As three-year fixed rates are already at an average of around 7 per cent and the discounted variable rates are around 5.3 per cent there is currently a valid argument that it’s now too late to fix. However this argument assumes you are using fixed rates to try and out-guess the market to get the cheapest rates, as opposed to a risk-management strategy.

The argument is that banks, which employ teams of economists and are supposed to know more than the average person, have already factored in what will happen with rates in the future. Meaning, that fixed rates already reflect the likely increase you will pay in the next few years.

What is often overlooked is the affordability of your loan should rates start to go much higher than anticipated. So for example, if your loan is $450,000 over a 30-year term and the rates went from 5.3 per cent to, say, 9 per cent (as they were only 12 months ago), the difference in principal and interest repayments would go from $2498 per month to a whopping $3620 per month.

It’s quite clear that when considering whether to fix, hedging for the cheapest rate must not be the sole consideration. You must factor in the maximum monthly repayment threshold that you can afford.

Of course, banks carry out affordability checks at the time of your loan application, however they generally use a buffer of around 1.5 per cent over the current variable rate. Because variable rates are currently so low, it is especially important to be aware of how high a rate you could tolerate before you would need to fix.
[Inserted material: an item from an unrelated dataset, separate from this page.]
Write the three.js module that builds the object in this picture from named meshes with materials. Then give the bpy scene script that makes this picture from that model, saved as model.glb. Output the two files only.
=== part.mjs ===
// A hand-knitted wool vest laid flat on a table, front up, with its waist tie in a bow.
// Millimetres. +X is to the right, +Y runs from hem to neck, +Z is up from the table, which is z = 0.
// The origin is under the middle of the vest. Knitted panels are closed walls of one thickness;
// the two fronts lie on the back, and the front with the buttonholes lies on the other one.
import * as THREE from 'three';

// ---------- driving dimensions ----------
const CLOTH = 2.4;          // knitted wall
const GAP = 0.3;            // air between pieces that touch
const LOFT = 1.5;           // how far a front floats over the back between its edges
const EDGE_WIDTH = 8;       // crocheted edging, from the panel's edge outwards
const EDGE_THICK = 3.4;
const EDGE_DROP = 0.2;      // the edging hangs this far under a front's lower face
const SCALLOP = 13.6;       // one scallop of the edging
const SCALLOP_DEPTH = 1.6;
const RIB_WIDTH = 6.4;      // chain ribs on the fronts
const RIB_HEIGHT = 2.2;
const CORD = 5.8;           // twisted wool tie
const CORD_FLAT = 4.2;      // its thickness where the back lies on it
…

Rate calculators are freely available on sites such as www.mfaa.com.au. If you can afford a very high rate if rates went crazy, then you can afford the strategy of out-guessing the market described above, and for those who can afford the risk, it is fine to do. However if you can’t then you need to watch rates very carefully. A free interest rate comparison service is available at www.infochoice.com.au.

A common risk strategy is to “split” your loan, part-fixed and part-variable. Ask your broker to discuss these concepts for you. Either way it’s good practice to understand the risks you are taking, especially if you are a recent first home owner and not yet used to the impact of higher rates.